Прошу понять правильно: не может быть оправданий варварской, в духе средневековья бессудной расправе над маршалом, но и понять гнев, раздражение Верховного Главнокомандующего тоже можно.
Делать далеко идущие выводы по одним воспоминаниям, конечно, нельзя, но и сбрасывать их со счетов тоже не приходится.
Уроки ХасанаСплошь и рядом в различных публикациях при оценке конфликта у озера Хасан превалируют подчёркнуто уничижительные уклоны. И власть у нас тогда была никудышной, и командиры бестолковые.
Бардака действительно хватало. Но было и другое. Уже другое!
Желание наконец-то разобраться: чего стоят собственные вооружённые силы, готовы ли к войне, дыхание которой уже чувствовалась во всём. Именно к концу 30-х годов пришло осознание реального положения вещей. Правда, ещё не от всех адептов интернационалистского эксперимента до победного конца избавились. Всё ещё будут верховодить Мехлисы. И это отнюдь не метафора. Именно на Хасане «по-настоящему» развернётся деятельность небезызвестного начальника Главного политуправления РККА Льва Мехлиса – по вырубанию из рядов Красной армии способных, здравомыслящих командиров.

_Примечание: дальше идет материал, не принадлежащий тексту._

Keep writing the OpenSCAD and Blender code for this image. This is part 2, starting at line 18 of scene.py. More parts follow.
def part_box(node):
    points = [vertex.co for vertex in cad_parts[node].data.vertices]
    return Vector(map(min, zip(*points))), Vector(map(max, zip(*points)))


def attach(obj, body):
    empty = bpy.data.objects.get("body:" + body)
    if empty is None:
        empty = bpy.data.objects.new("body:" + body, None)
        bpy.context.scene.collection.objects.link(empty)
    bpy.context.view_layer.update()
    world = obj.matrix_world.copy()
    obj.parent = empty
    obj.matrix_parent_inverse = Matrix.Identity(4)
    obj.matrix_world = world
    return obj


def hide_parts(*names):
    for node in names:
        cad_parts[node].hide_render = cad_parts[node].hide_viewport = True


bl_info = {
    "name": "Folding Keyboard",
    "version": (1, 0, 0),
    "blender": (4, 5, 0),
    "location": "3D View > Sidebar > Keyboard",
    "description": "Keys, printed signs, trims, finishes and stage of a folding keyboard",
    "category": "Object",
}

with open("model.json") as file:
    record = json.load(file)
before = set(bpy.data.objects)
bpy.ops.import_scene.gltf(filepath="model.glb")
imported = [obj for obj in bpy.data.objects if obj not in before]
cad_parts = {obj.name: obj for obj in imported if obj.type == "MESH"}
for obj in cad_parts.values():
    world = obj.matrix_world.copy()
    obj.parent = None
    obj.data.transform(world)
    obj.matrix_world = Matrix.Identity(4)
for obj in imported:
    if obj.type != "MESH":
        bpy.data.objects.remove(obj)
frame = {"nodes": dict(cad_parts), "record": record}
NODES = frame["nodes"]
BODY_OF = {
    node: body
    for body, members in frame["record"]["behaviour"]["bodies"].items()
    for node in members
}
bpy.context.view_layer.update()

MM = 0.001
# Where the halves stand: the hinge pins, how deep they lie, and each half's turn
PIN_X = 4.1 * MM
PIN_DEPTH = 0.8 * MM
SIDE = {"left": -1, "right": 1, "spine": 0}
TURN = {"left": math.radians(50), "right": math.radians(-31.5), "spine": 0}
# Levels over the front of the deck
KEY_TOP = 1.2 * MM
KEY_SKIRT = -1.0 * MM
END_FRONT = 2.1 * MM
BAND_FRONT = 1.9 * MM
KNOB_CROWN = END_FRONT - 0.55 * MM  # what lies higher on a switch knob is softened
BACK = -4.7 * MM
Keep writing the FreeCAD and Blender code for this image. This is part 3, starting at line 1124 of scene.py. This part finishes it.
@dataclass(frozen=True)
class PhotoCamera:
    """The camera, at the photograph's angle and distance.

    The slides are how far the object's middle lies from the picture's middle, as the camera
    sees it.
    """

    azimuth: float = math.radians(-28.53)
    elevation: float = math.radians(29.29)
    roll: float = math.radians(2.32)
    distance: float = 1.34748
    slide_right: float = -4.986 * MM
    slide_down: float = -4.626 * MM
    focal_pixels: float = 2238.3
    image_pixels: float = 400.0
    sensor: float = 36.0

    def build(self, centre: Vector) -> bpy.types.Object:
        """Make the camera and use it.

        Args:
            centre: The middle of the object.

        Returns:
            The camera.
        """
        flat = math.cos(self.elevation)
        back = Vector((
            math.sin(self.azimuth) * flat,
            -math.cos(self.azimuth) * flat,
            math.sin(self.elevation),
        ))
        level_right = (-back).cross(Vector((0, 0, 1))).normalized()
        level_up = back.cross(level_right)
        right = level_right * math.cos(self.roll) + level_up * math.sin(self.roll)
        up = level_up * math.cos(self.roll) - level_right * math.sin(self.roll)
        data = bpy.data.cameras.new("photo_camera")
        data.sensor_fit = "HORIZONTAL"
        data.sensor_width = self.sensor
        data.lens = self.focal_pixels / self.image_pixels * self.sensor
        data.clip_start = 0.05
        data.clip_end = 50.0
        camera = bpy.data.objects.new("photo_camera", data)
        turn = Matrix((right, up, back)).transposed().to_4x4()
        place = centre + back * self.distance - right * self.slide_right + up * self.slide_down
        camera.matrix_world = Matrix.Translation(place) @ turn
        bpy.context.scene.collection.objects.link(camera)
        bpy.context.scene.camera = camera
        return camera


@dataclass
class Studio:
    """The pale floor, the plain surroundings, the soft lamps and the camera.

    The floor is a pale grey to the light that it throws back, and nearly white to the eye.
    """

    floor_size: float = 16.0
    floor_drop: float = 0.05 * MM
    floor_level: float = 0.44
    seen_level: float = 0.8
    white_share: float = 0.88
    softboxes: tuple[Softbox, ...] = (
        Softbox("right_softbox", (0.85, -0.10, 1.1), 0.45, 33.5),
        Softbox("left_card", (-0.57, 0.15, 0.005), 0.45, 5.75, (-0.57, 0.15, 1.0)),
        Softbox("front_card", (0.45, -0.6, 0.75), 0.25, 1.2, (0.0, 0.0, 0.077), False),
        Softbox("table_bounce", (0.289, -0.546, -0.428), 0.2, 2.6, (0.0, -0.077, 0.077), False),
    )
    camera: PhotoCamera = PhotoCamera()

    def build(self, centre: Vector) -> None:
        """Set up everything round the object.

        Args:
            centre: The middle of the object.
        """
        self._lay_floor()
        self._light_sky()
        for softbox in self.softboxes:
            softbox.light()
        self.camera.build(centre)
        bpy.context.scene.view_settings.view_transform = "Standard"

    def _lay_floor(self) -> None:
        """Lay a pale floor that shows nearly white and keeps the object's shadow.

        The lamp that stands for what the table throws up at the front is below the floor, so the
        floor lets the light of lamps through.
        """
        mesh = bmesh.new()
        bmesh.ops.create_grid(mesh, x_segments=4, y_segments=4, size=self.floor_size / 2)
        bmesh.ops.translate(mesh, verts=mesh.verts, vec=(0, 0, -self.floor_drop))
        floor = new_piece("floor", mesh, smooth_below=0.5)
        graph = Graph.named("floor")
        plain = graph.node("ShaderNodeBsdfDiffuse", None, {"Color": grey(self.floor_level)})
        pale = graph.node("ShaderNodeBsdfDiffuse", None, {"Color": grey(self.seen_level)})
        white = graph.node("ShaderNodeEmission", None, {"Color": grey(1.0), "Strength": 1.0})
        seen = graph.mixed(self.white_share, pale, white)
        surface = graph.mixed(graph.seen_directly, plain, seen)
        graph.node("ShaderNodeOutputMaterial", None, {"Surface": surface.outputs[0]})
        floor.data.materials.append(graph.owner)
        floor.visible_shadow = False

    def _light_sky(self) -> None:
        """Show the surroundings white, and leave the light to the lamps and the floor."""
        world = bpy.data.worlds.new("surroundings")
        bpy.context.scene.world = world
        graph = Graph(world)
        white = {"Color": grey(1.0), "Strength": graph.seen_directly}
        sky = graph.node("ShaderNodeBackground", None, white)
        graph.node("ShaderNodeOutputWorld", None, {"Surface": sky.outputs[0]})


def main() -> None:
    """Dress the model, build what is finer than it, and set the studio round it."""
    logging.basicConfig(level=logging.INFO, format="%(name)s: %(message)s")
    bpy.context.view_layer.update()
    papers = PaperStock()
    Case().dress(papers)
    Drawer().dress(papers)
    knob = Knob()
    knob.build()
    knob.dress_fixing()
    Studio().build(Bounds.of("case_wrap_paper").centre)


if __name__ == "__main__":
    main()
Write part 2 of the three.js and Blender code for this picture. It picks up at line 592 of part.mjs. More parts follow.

Главный же урок Хасана в том, что это было первое столкновение с агрессором. Это не была война с тамбовскими или сибирскими крестьянами, не усмирение собственного народа, а война с настоящим, а не с воображаемым, придуманным в горячечном революционном бреду врагом.
Именно в дни Хасанских событий под впечатлением увиденного молодой флагман, командующий Тихоокеанским флотом Николай Кузнецов начнёт разработку знаменитой системы готовностей, так пригодившейся в годы Великой Отечественной.
А когда настанет действительно грозный час и наступит критический момент – в октябре 1941 года, под Москву будут брошены дальневосточные дивизии. На самое трудное и опасное направление – можайское – встанет 32-я Хасанская дивизия. Именно она остановит рвавшиеся к Москве отборные механизированные части Гитлера.
Разве не ценен этот опыт, пусть и доставшийся такой дорогой ценой?